Focus one eye on God, and the other on the world. See God moving in the world. See people moving apart from God. See and trust and love.

Humility

Posted in Uncategorized by non-meta stephen on December 15th, 2006

Unworthiness. Always to remember that I am a creature–created. My life is not mine; I do not own it, much less did I create myself. I am not a pre-existent being, but a creation, crafted in love and gifted with life. For it is a gift, not something I deserve but something I have been freely given from the One who loves humanity.

I must keep in mind that this life is not mine to control, but a privilege and a responsibility. I must keep my eye on God and maintain my focus on God’s purposes for my life–I must decrease that Christ might increase. If I am to be great in the Kingdom, I must be least in the world. What does God want of me? How am I to spend my days in ways that serve God’s love? Discipline, self-control: remember God’s presence and do not be sidetracked by the noise of the world. Like athletes in training–tune out the distractions.

God loves us, but how poorly we repay God for the gifts. How easily we shirk our calling. How weakly we pursue God’s purposes. How selfishly we hog God’s love for ourselves. How half-hearted. How easily frustrated. How lazy.
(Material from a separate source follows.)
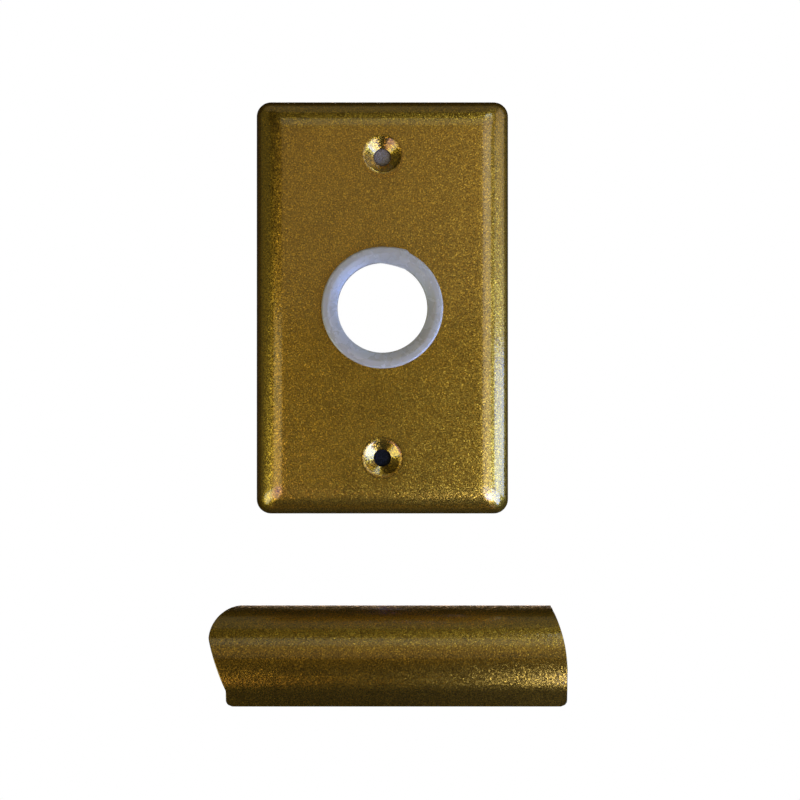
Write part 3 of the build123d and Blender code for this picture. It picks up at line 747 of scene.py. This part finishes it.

How unworthy.

How much we need God’s grace.

Blogging to impress?

Posted in Uncategorized by non-meta stephen on December 13th, 2006

The site instructs me to write a first blog entry that will impress. I hope I never fall into that trap. Isn’t that exactly the problem with Christianity today? We think we need to impress. But that’s not how the kingdom of God operates. That’s how the world operates, and we’ve bought into the world’s methods–again. God’s kingdom works slowly and in the most mundane ways. Impressing isn’t godly. But perhaps meditation is. Reflection. Self-examination. Deliberation.

Anyway, I hope I don’t impress, per se. But I do hope that some of the thoughts rattling around in my head will help someone somewhere draw closer to the Source of all Life. That would be impressive, wouldn’t it?